You're talking about a sign that says something like this, right?

Street parking for residents only 7 PM - 6 AM Permit zone 7D

I've been assuming that parking lots & structures for apartment buildings are private.

peternewman commented 3 years ago

You're talking about a sign that says something like this, right?

Yep, well the UK ones often just say "Permit holders only". A lot are also differently restricted than yours (re-reading your hours), say 10-11 and 2-3 just to stop commuters parking there (which yours wouldn't do), but anyone could use it while shopping outside those times.

I've been assuming that parking lots & structures for apartment buildings are private.

Yeah that seems a no-brainer, I'm not going to be able to park at an appartment building while I shop; it's only useful if I'm visiting a friend and it has visitors spots. These seem far more useful though.

westnordost commented 3 years ago

Well, "permit" is the only value that is documented. You know how it works, we cannot simply invent new tags in this issue tracker. They must at least be documented and have some usage. access=permit checks the boxes here. What text would you propose for this option?

peternewman commented 3 years ago

What text would you propose for this option?

How about: "It is only for permit holders"

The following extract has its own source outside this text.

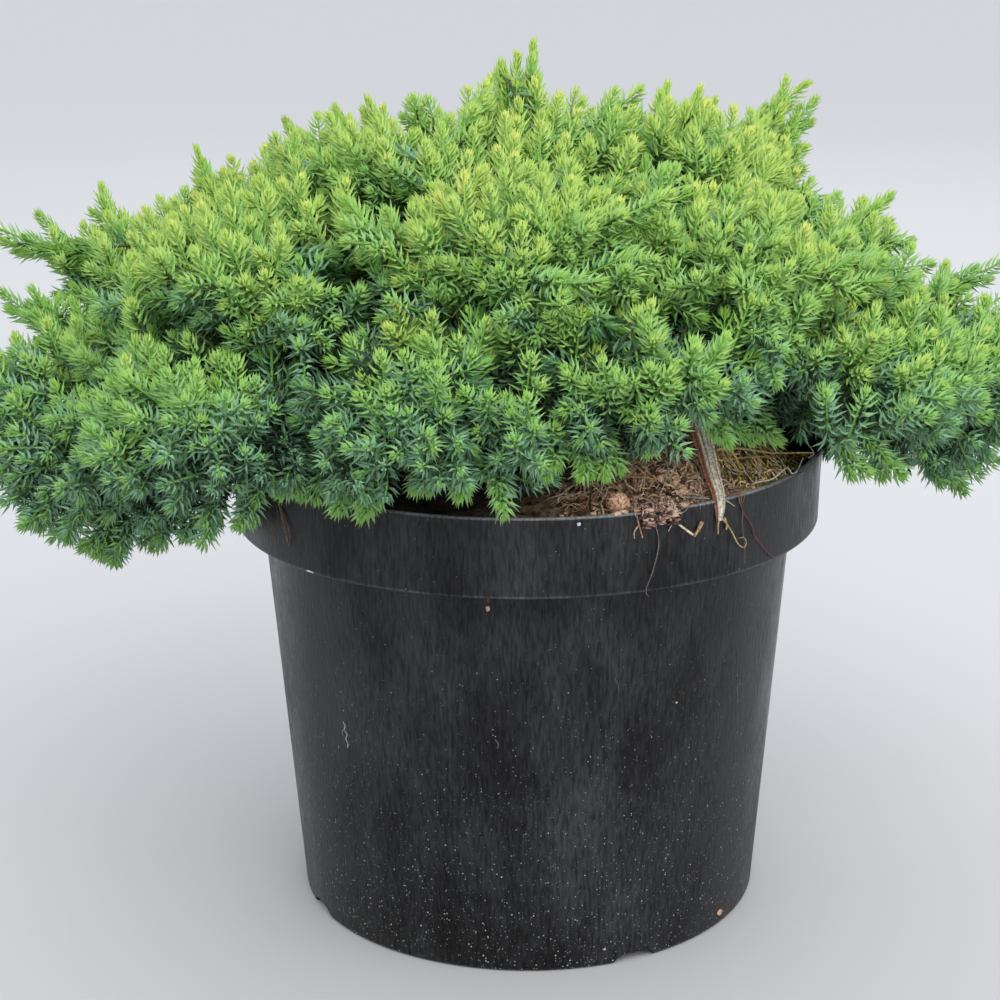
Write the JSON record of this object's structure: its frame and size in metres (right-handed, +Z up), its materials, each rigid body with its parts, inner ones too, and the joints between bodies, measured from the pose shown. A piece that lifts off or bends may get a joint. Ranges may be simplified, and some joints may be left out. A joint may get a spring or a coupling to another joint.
{
  "type": "potted dwarf juniper",
  "caption": "Low mounded dwarf juniper with dense needle foliage spilling over the rim of a round black nursery pot, standing on the pot's flat underside.",
  "frame": {"origin": "centre of the flat underside of the pot, on the pot's axis", "axes": "+Z up along the pot's axis, +X to the right across the widest spread of the crown, +Y away from the front, which is the side with the heap of compost and the shorter shoots"},
  "size_m": [0.5141, 0.4133, 0.403],
  "materials": {
    "pot_plastic": "black moulded polypropylene, semi-gloss, with faint vertical streaks and dust specks",
    "compost": "dark fibrous compost with bark chips, moss and dry straw",
    "bark": "thin reddish brown bark that peels lengthwise",
    "needles": "short pointed needles, lime green at the shoot tips and blue-green inside"
  },
  "bodies": {
    "root": {"bough_low_back": "bark", "bough_low_front": "bark", "bough_low_front_right": "bark", "bough_low_left": "bark", "bough_low_left_back": "bark", "bough_low_left_front": "bark", "bough_low_right": "bark", "bough_low_right_back": "bark", "bough_low_right_front": "bark", "bough_top_left": "bark", "bough_top_middle": "bark", "bough_top_right": "bark", "compost": "compost", "limb_high_back": "bark", "limb_high_front": "bark", "limb_high_front_right": "bark", "limb_high_left": "bark", "limb_high_left_back": "bark", "limb_high_left_front": "bark", "limb_high_right": "bark", "limb_high_right_back": "bark", "mass_high_back": "needles", "mass_high_front": "needles", "mass_high_front_right": "needles", "mass_high_left": "needles", "mass_high_left_back": "needles", "mass_high_left_front": "needles", "mass_high_right": "needles", "mass_high_right_back": "needles", "mass_low_back": "needles", "mass_low_front": "needles", "mass_low_front_right": "needles", "mass_low_left": "needles", "mass_low_left_back": "needles", "mass_low_left_front": "needles", "mass_low_right": "needles", "mass_low_right_back": "needles", "mass_low_right_front": "needles", "mass_top_left": "needles", "mass_top_middle": "needles", "mass_top_right": "needles", "pot": "pot_plastic", "stem": "bark"}
  },
  "joints": []
}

I guess we don't need the residents bit, as it may be other types of permit too.

Although this does potentially conflict with this wiki example: https://wiki.openstreetmap.org/wiki/Parking#Private.2Fresidential_parking

Also this specific combination isn't listed here: https://wiki.openstreetmap.org/wiki/Tag:amenity%3Dparking#Additional_Tags

Double-checking the sign that triggered this, it is just for permit holders, presumably as it's a main road so they can't do roadside parking.

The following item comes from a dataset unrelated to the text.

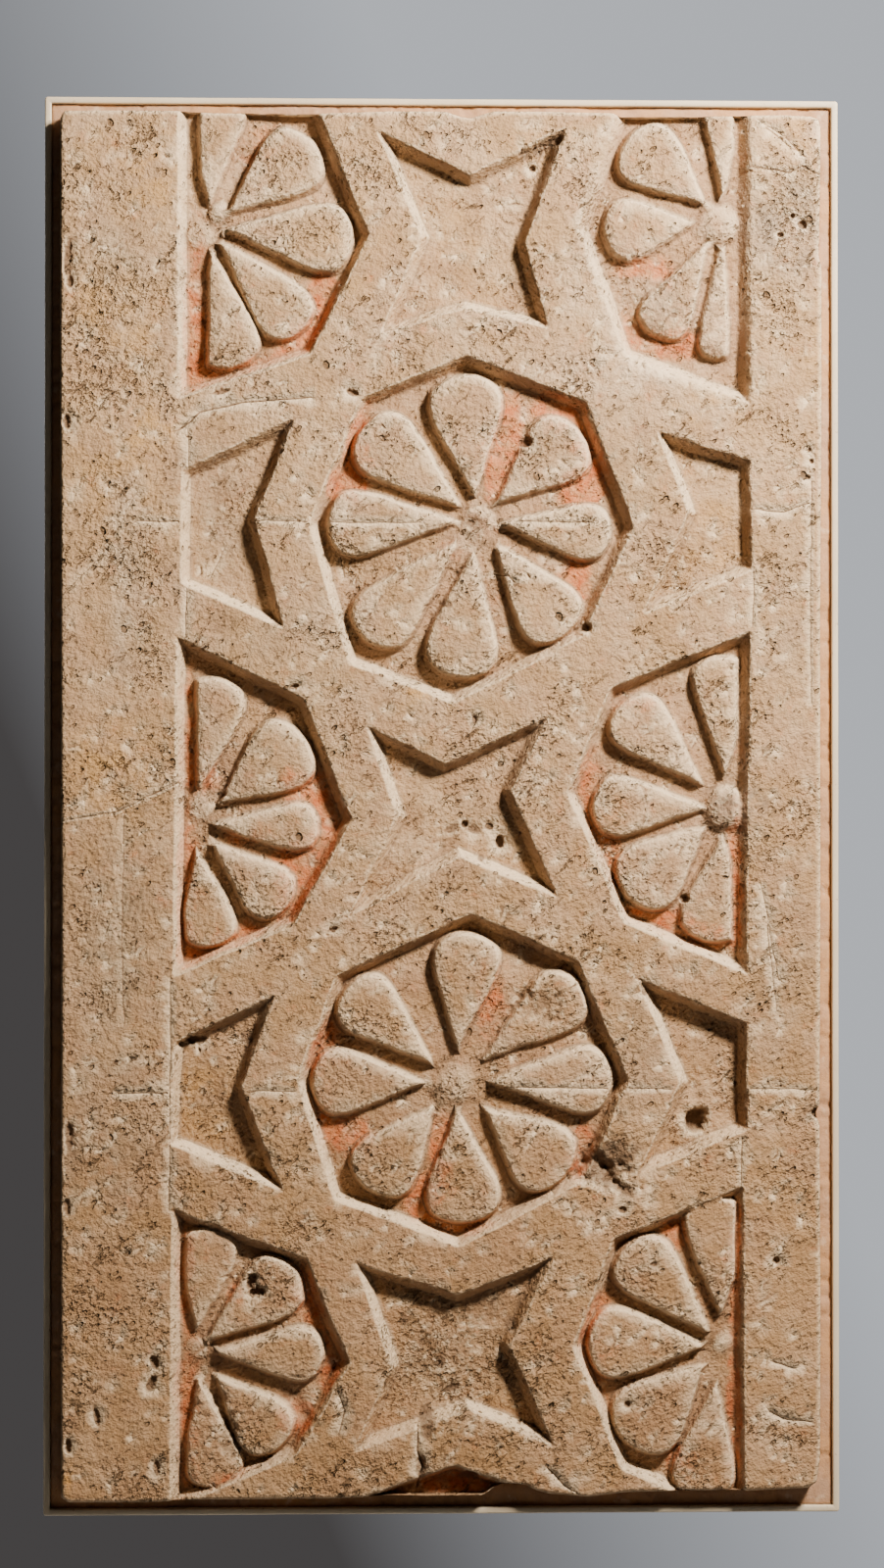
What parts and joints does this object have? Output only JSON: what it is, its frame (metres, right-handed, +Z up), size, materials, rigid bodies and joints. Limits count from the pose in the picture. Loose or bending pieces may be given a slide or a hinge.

However most of the stuff near me is a greyer area like @michaelblyons example where it's only restricted some of the time, which I think would still be https://wiki.openstreetmap.org/wiki/Conditional_restrictions#Does_not_apply_to: or https://wiki.openstreetmap.org/wiki/Key:parking:lane

FloEdelmann commented 2 years ago

Related: #3429 and #3473

matkoniecz commented 2 years ago

"It is only for permit holders"

Note that access=permit is for cases where you need permit and permit is generally obtainable. If only people living in nearby apartments/houses are allowed to buy a permit, then it is access=private

michaelblyons commented 2 years ago

Three or four years ago, I went to the government office of a nearby town to see if I could obtain a permit to park in a space near the transit I use (for bad weather---usually I bicycle)...

"Sure. It is 120/year, but there is a waiting list. Do you want me to put you on it?"

"Yes, please." Then a thought struck me: "How long is this list?"

"Fifteen people," she says.

"And how fast does it move?"

"Well, last year one person got a sp---"

"FIFTEEN YEARS!? It would take fifteen YEARS to get a space?"

Parking permits are "available" to the public, but practically unobtainable. Amusingly, this is actually a different case than the bicycle parking comment I made that sparked this thread (about a different place).